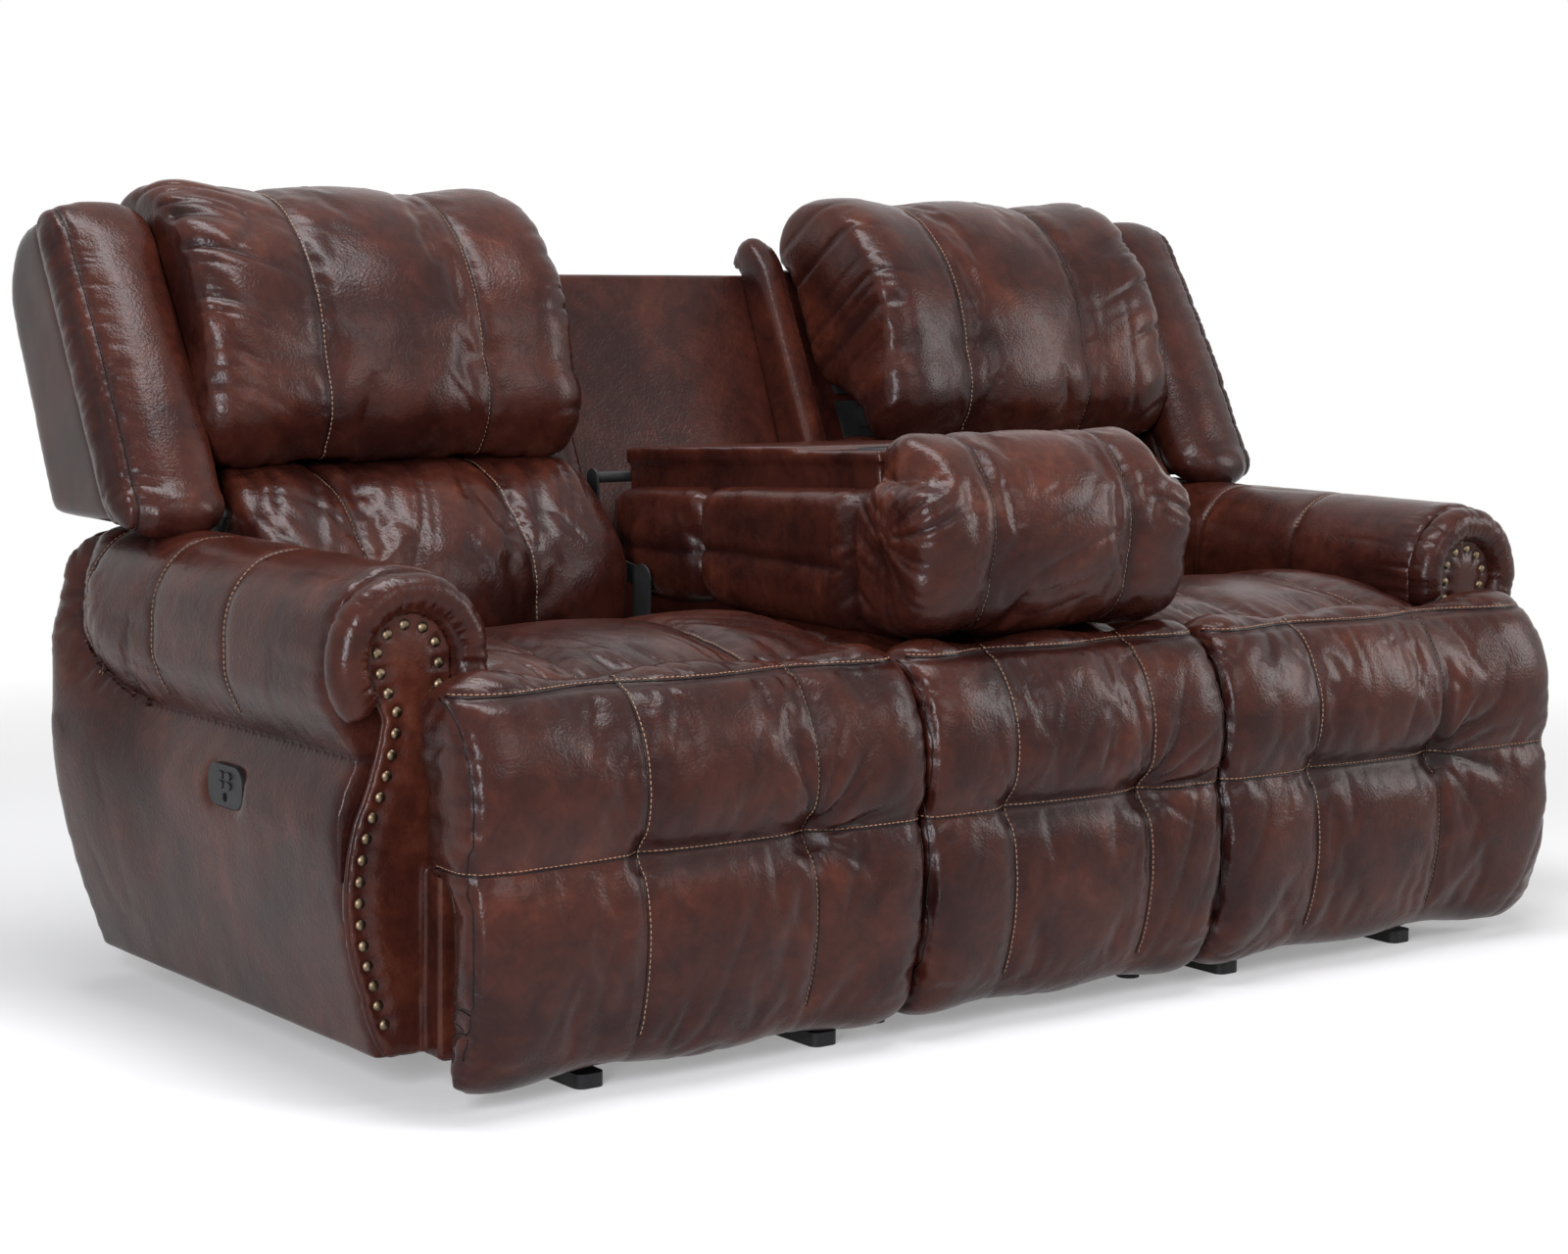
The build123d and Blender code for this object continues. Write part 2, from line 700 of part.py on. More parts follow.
def footrest_board():
    """Board of the footrest pad with two cheeks that turn on the front links' pins."""
    rear = board_front + board_thick
    board = box(rec_in + 8.0, pad_out - board_inset, board_front, rear, pad_bottom + 34.0,
                seat_bottom - 16.0)
    pad = joints_at["pad"]
    for side, (x0, x1) in enumerate(layers(5)):
        wide = (x0, x1 + 6.0) if side == 0 else (x0 - 6.0, x1)
        cheek = slab(pad, (rear, pad[1]), 2 * plate_reach, *wide)
        cheek &= box(wide[0], wide[1], rear - 1.0, pad[0] + 2 * plate_reach, 0, seat_top)
        board += cheek - rod(pad, hole_radius, *wide)
    return board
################
Repeat the material above exactly.

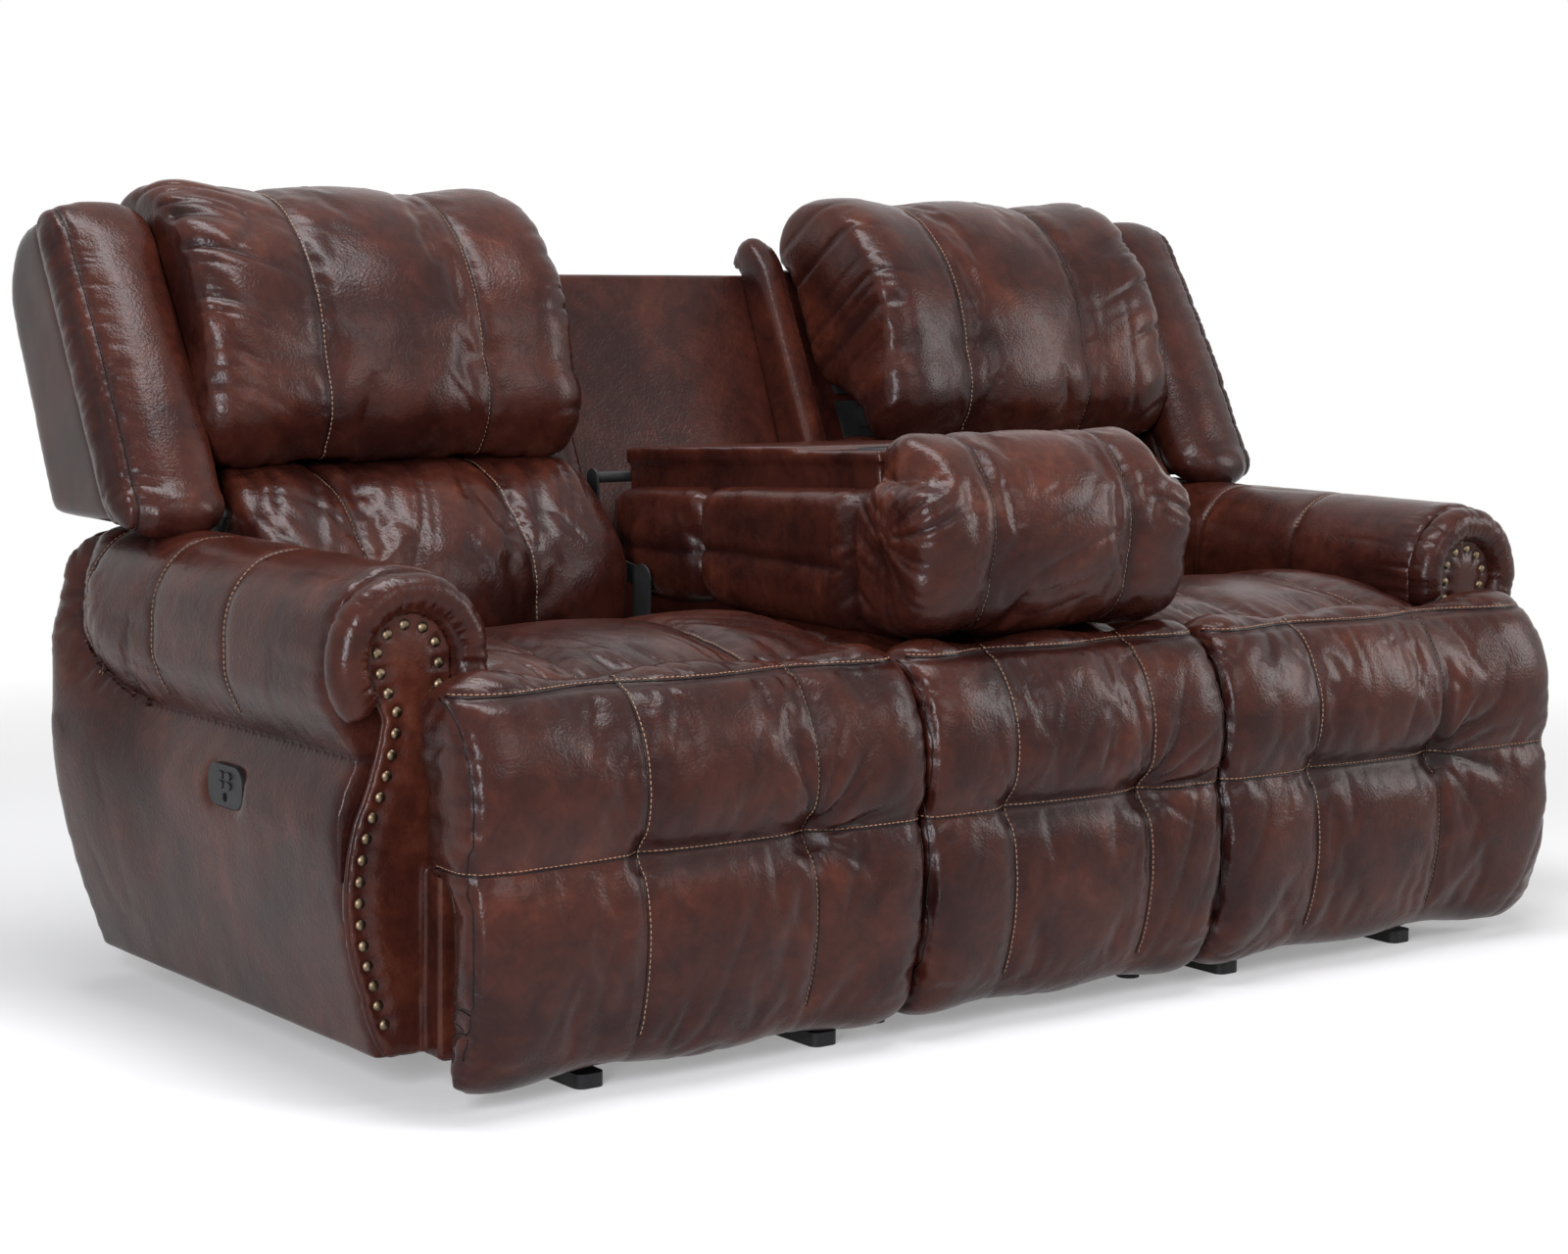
The build123d and Blender code for this object continues. Write part 2, from line 700 of part.py on. More parts follow.
def footrest_board():
    """Board of the footrest pad with two cheeks that turn on the front links' pins."""
    rear = board_front + board_thick
    board = box(rec_in + 8.0, pad_out - board_inset, board_front, rear, pad_bottom + 34.0,
                seat_bottom - 16.0)
    pad = joints_at["pad"]
    for side, (x0, x1) in enumerate(layers(5)):
        wide = (x0, x1 + 6.0) if side == 0 else (x0 - 6.0, x1)
        cheek = slab(pad, (rear, pad[1]), 2 * plate_reach, *wide)
        cheek &= box(wide[0], wide[1], rear - 1.0, pad[0] + 2 * plate_reach, 0, seat_top)
        board += cheek - rod(pad, hole_radius, *wide)
    return board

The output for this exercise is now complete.